The problem I highlighted was the takeover of the student loan program by the Congress as part of the Affordable Care Act. It was wrong then and it is wrong now. The problem is universities just send their students to the “Financial Aid” department and that usually means signing on loans they have no idea how they work, when they have to repay them, and the total amount they will ending up borrowing. It is a recipe for financial disaster. That is exactly what has happened and it will continue to happen. There is no accountability by the universities. I see it all the time. That's a great deal for the universities!
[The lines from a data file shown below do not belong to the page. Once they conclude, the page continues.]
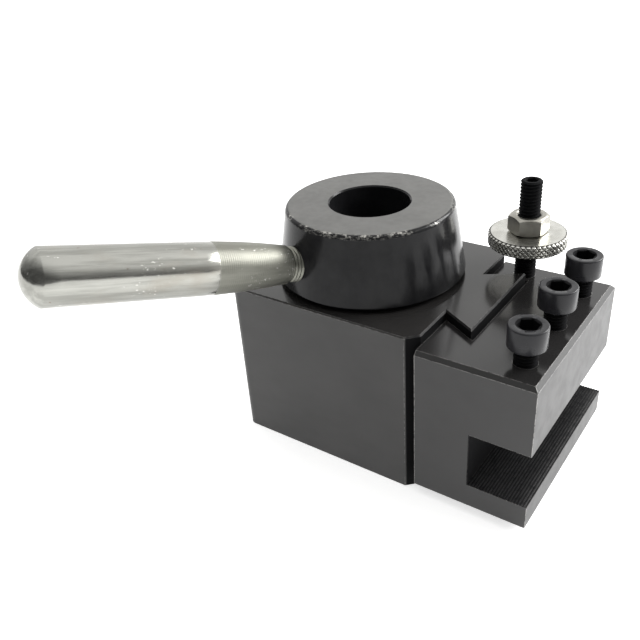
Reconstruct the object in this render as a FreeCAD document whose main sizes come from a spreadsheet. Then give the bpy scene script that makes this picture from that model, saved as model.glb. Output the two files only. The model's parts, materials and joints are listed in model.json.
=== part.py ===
"""Quick change tool post: a dovetail post with a cam and piston, its lever, and one tool holder.

Millimetres, +Z up. The origin is on the axis of the post's stud bore, in the plane of its bottom face.
+X points at the dovetail and the tool holder, and -Y is the side where the released lever stands.
"""
import FreeCAD
import Part
import Sketcher
import math
import os

from FreeCAD import Placement, Rotation, Vector

SIZES = [
    # post block and its dovetail
    ("block_width", 61.2),
    ("block_depth", 58.5),
    ("block_height", 50),
    ("block_corner", 2.5),
    ("dovetail_side_chamfer", 3.2),
    ("edge_break", 0.4),
    ("dovetail_root", 24),
    ("dovetail_depth", 10),
    ("dovetail_angle", 30),
    ("floor_thick", 8),
    ("cam_bore_radius", 19),
    ("running_gap", 0.05),
    # centre sleeve, washers and retaining ring
    ("stud_bore_radius", 6.25),
    ("sleeve_radius", 9.5),
    ("sleeve_top", 58),
    ("flange_radius", 17),
    ("flange_thick", 3),
    ("cam_washer_thick", 1),
    ("cap_washer_radius", 24),
    ("ring_thick", 1.2),
    ("ring_radius", 10.8),
    ("ring_seat_radius", 8.9),
    ("ring_opening", 5),
    # clamp cam: an eccentric between two journals, with a spigot that carries the cap
    ("cam_low", 17),
    ("cam_high", 33),
    ("cam_radius", 15.4),
    ("cam_throw", 0.5657),
    ("cam_throw_angle", 135),
    ("cam_core_radius", 14),
    ("spigot_radius", 15),
    ("spigot_top", 53.2),
    ("lever_sweep", 90),
    # piston, its spring and the stop screw
    ("piston_height", 25),
    ("piston_head_radius", 6),
    ("piston_head_length", 8),
    ("piston_shank_radius", 4.5),
    ("piston_shoulder", 31),
    ("piston_tip", 40.4),
    ("spring_wire", 1),
    ("spring_turns", 4),
    ("piston_travel", 0.8),
    ("stop_height", 41),
    ("stop_groove_depth", 2),
    ("dog_radius", 1.75),
    ("dog_length", 3),
    # lever cap and its pins
    ("cap_bottom", 51.2),
    ("cap_top", 71.4),
    ("cap_bottom_radius", 27.4),
    ("cap_top_radius", 24),
    ("cap_bore_radius", 11.5),
    ("cap_ledge_top", 55.7),
    ("cap_top_round", 1.4),
    ("cap_bottom_round", 0.5),
    ("pin_radius", 1.25),
    ("pin_circle", 13.25),
    ("pin_low", 46),
    ("pin_high", 59),
    # lever handle, measured along its own axis from the axis of the post
    ("handle_height", 52.61),
    ("handle_azimuth", 246.5),
    ("handle_tilt", 14.95),
    ("handle_thread_radius", 5),
    ("handle_thread_start", 18),
    ("handle_thread_end", 30),
    ("handle_neck_radius", 5.38),
    ("handle_taper_end", 52.3),
    ("handle_grip_radius", 7.06),
    ("handle_tip_radius", 7.3),
    ("handle_dome_start", 95.0),
    ("handle_length", 99.2),
    # tool holder
    ("holder_gap", 0.3),
    ("holder_rise", 3.3),
    ("holder_width", 32.3),
    ("holder_length", 57.6),
    ("holder_shift", -1.4),
    ("holder_height", 44.2),
    ("holder_edge_break", 1.1),
    ("pocket_clearance", 0.25),
    ("pocket_wall", 41.3),
    ("slot_floor", 7.3),
    ("slot_height", 16.6),
    ("slot_wall", 46.7),
    ("serration_count", 20),
    ("serration_pitch", 0.8),
    ("serration_depth", 0.16),
    # M6 clamping screws
    ("thread_radius", 3),
    ("screw_line", 56.3),
    ("screw_pitch", 19.5),
    ("screw_head_radius", 4.9),
    ("screw_head_height", 6),
    ("screw_length", 25),
    ("screw_socket_flats", 5),
    ("screw_socket_depth", 3),
    ("front_screw_top", 58.2),
    ("middle_screw_top", 59.2),
    ("rear_screw_top", 59.3),
    # height stud with its two nuts
    ("stud_across", 38.8),
    ("stud_along", 21.6),
    ("stud_bottom", 25),
    ("stud_top", 76.4),
    ("stud_socket_flats", 3),
    ("stud_socket_depth", 3.5),
    ("knurl_radius", 11),
    ("knurl_bottom", 57.3),
    ("knurl_thick", 3.9),
    ("knurl_break", 0.5),
    ("lock_height", 5.2),
    ("lock_flats", 10),
]
SHEET = "Sizes"
PIN_SIDES = ("left", "right")
SCREW_PLACES = {
    "front": "holder_shift - screw_pitch",
    "middle": "holder_shift",
    "rear": "holder_shift + screw_pitch",
}


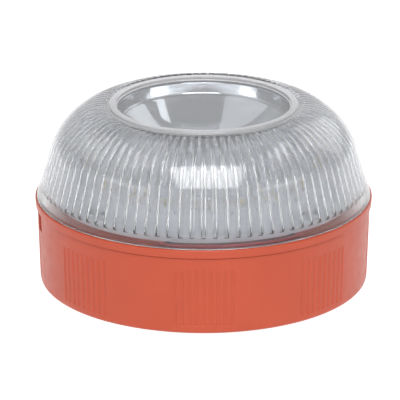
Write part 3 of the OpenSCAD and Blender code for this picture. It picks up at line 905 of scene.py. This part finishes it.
def make_pad():
    """Rubber disc with fine rings moulded into its standing face."""
    inner_r, groove_half, groove_depth, groove_step = 10.2, 0.35, 0.25, 3.2
    corners = [(inner_r, pad_t, 0.1), (inner_r, 0, 0.2)]
    r = inner_r + groove_step
    while r < pad_r - groove_step / 2:
        corners += [(r - groove_half, 0, 0.08), (r - groove_half * 0.6, groove_depth, 0)]
        corners += [(r + groove_half * 0.6, groove_depth, 0), (r + groove_half, 0, 0.08)]
        r += groove_step
    corners += [(pad_r, 0, 0.2), (pad_r, pad_t, 0.1)]
    shape = Shape()
    shape.revolve(rounded(corners, 30), circle(240))
    shape.make("ribbed_pad", "base", [finishes["rubber"]], ["base_pad"])


def make_button():
    """Dished cap with soft edges on its grooved stem."""
    cap_top_z = cap_z + 1.6
    dish_r, dish_depth = 28.0, 0.7
    dish_edge = math.sqrt(dish_r**2 - (dish_r - dish_depth) ** 2)
    stem_r = 1.75
    groove_r, groove_z, groove_h = 1.3, 9.1, 0.6
    dish = [dish_edge * k / 12 for k in range(12)]
    profile = rounded(
        [
            *[(r, cap_z + dish_depth - dish_r + math.sqrt(dish_r**2 - r**2), 0) for r in dish],
            (dish_edge, cap_z, 0.4),
            (cap_r, cap_z, 0.4),
            (cap_r, cap_top_z, 0.2),
            (stem_r, cap_top_z, 0.5),
            (stem_r, groove_z, 0.05),
            (groove_r, groove_z, 0),
            (groove_r, groove_z + groove_h, 0),
            (stem_r, groove_z + groove_h, 0.05),
            (stem_r, stem_top_z, 0.25),
            (0, stem_top_z, 0),
        ]
    )
    shape = Shape()
    shape.revolve(profile, circle(96))
    shape.make("dished_button", "button", [finishes["black_plastic"]], ["push_button"])


def make_spring():
    """Coil spring over the button, built at its rest length, with a mesh of its own."""
    low_z, high_z = foot("button_spring"), top("button_spring")
    coil_r, wire_r, turns, steps = 5.0, 0.18, 2, 48
    rise = high_z - low_z - 2 * wire_r
    count = turns * steps
    path = []
    for k in range(count + 1):
        a = TURN * k / steps
        place = polar(coil_r, a, low_z + wire_r + rise * k / count)
        path.append((place, polar(1, a, 0), Vector((0, 0, 1))))
    shape = Shape()
    shape.sweep([(wire_r * math.cos(a), wire_r * math.sin(a)) for a in circle(14)], path)
    faces = [finishes["spring_steel"]]
    spring = shape.make("coil_spring", "base", faces, ["button_spring"], 50)
    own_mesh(spring)


make_cup()
make_collar()
make_dome()
make_reflector()
make_lamps()
make_torch_lamp()
make_lead("red_lead", "battery_lead_red", 1, red_ring_r)
make_lead("black_lead", "battery_lead_black", -1, black_ring_r)
make_pad()
make_button()
make_spring()


# ---- Studio ----


lamp_distance = 1.2


def softbox(name, azimuth, elevation, width, height, radiance):
    """Area light that faces the object. Azimuth is to the right of the front, in degrees."""
    lamp = bpy.data.lights.new(name, "AREA")
    lamp.shape = "RECTANGLE"
    lamp.size = width
    lamp.size_y = height
    # The power grows with the area, so that radiance alone sets how bright the box looks.
    lamp.energy = 4 * width * height * radiance
    holder = bpy.data.objects.new(name, lamp)
    a, e = math.radians(azimuth), math.radians(elevation)
    away = Vector((math.sin(a) * math.cos(e), -math.cos(a) * math.cos(e), math.sin(e)))
    holder.location = away * lamp_distance
    holder.rotation_euler = away.to_track_quat("Z", "Y").to_euler()
    holder.visible_camera = False
    scene.collection.objects.link(holder)


softbox("front_softbox", 4, 49, 0.90, 0.84, 4.5)
softbox("left_softbox", -100, 52, 1.05, 0.96, 0.45)
softbox("right_softbox", 106, 56, 0.50, 0.14, 1.2)
softbox("right_back_softbox", 138, 27, 0.70, 0.70, 0.75)
softbox("left_strip", -59, 17.5, 0.80, 0.15, 1.7)
softbox("right_strip", 59, 17.5, 0.80, 0.15, 1.7)


def make_floor():
    """Pale floor, just under the standing face."""
    f = Finish("floor", Emission_Color=(1, 1, 1, 1), Emission_Strength=0.97)
    f.colour((0.34, 0.34, 0.34), (0.36, 0.36, 0.36), f.noise(60, 2))
    f.rough(0.6, 0.8, f.noise(20))
    half = 4.0
    corners = [(-half, -half, 0), (half, -half, 0), (half, half, 0), (-half, half, 0)]
    mesh = bpy.data.meshes.new("floor")
    mesh.from_pydata(corners, [], [(0, 1, 2, 3)])
    mesh.materials.append(f.material)
    floor = bpy.data.objects.new("floor", mesh)
    floor.location.z = -0.0002
    scene.collection.objects.link(floor)


def grey_ramp(tree, value, stops):
    """Greys that follow a value, from stops of (value, grey)."""
    ramp = tree.nodes.new("ShaderNodeValToRGB")
    tree.links.new(value, ramp.inputs["Fac"])
    elements = ramp.color_ramp.elements
    for i, (position, grey) in enumerate(stops):
        stop = elements[i] if i < 2 else elements.new(position)
        stop.position = position
        stop.color = (grey, grey, grey, 1)
    return ramp.outputs["Color"]


def make_world():
    """Grey room with a pale backdrop behind the object."""
    world = bpy.data.worlds.new("room")
    scene.world = world
    world.use_nodes = True
    tree = world.node_tree
    shade = next(n for n in tree.nodes if n.type == "BACKGROUND")
    place = tree.nodes.new("ShaderNodeTexCoord")
    split = tree.nodes.new("ShaderNodeSeparateXYZ")
    tree.links.new(place.outputs["Generated"], split.inputs[0])
    room = grey_ramp(tree, split.outputs["Z"], [(0.0, 0.46), (0.35, 0.46), (0.8, 0.34)])
    backdrop = grey_ramp(tree, split.outputs["Z"], [(0.0, 0.85), (0.35, 0.62), (0.85, 0.27)])
    behind = grey_ramp(tree, split.outputs["Y"], [(0.45, 0.0), (0.58, 1.0)])
    # Sockets 0, 6 and 7 of a mix node are the factor and the two colours.
    mix = tree.nodes.new("ShaderNodeMix")
    mix.data_type = "RGBA"
    for socket, source in ((0, behind), (6, room), (7, backdrop)):
        tree.links.new(source, mix.inputs[socket])
    tree.links.new(mix.outputs[2], shade.inputs["Color"])


def make_camera():
    """Long lens, in front of the object and above it."""
    distance = 0.8
    elevation = math.radians(21.112)
    pitch = math.radians(19.61)
    camera = bpy.data.cameras.new("camera")
    camera.lens = 254.8
    camera.sensor_width = 36
    camera.shift_x = -0.009
    camera.clip_end = 20
    viewer = bpy.data.objects.new("camera", camera)
    viewer.location = (0, -distance * math.cos(elevation), distance * math.sin(elevation))
    viewer.rotation_euler = (math.pi / 2 - pitch, 0, 0)
    scene.collection.objects.link(viewer)
    scene.camera = viewer


make_floor()
make_world()
make_camera()
scene.view_settings.view_transform = "Standard"
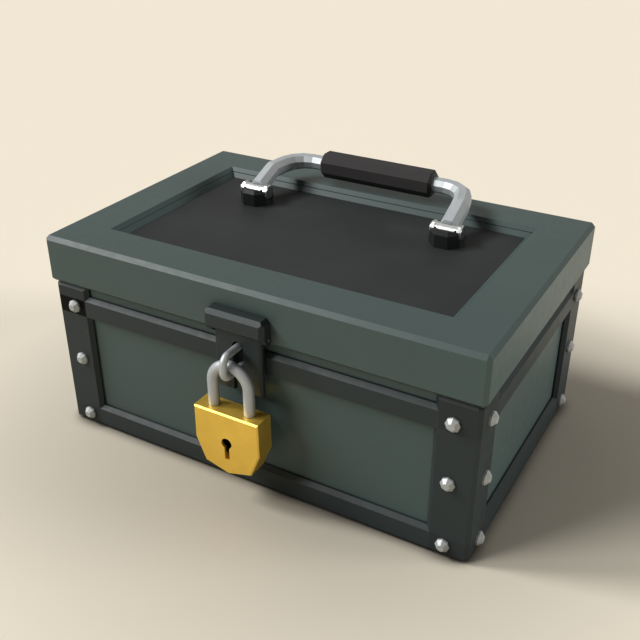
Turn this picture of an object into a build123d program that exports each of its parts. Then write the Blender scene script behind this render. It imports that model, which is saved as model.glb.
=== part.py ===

Then Senate Majority Leader Harry Reid and then President Barrack Obama said that this federal takeover of the student loan would save $68 billion to taxpayers, and “…improve the lives of our people for generations to come.” President Obama continued, “That's real money -- real savings that we'll reinvest to help improve the quality of higher education and make it more affordable.” Did that happen? Absolutely not. The opposite happened. We went from saving $68 billion to being charged $330 billion or so.

Nevertheless, salaries of all university employees keep going up on the backs of these student loans that are now guaranteed by the taxpayers. If people really knew how much these professors, deans, and vice presidents make, there would absolutely be a community uprising. There are university vice-presidents, professors and other university employees that are making twice what members of the legislature thought they were making. They have raised their salaries to levels unreal  -- all primarily on the backs of student loans. There is nothing to keep them in check. Their money tree is the student loans. I have seen very few at the university level care about the future financial well-being of their students. It is sad to see.

Now Biden is trying to cancel out $330 billion in student loan debt? What does that do? We still have the same problems today and more coming tomorrow and this cancellation does nothing to solve it. The $330 billion estimate is about $2,200 in cost to every American taxpayer. That is a lot of money. And there is more to come. Why don’t colleges have to make big changes?  Then to have his press secretary, Ms. Jean Pierre say that the $330 billion in new spending will be offset from $4 billion payments made on interest payments from student loans next year – and is ”economically responsible”. What? As one person commented about this and other economic policies of this administration, "Biden makes Jimmy Carter look like Winston Churchill."

I agree with several legal experts that don’t think this will hold because Congress must approve it and the Courts will be involved, and eventually put a kibosh on it. But at the very minimum, the damage is done to think that no one has responsibility to pay their debts and continually ask for loan cancellation at any time is going to be multi-generational to correct. I have been seeing for a couple of years and this sentiment has got to stop. I don’t want other people paying for my debts and most people don’t want to be paying other people’s debts.

Every party involved needs to be at the table on this including the universities. The government cannot continually give away money without something in return. The taxpayer’s voice needs to be heard now requesting substantial changes to student loans, or this could be another “financial crisis” which could end up costing many more trillions, further jeopardizing everyone's financial future.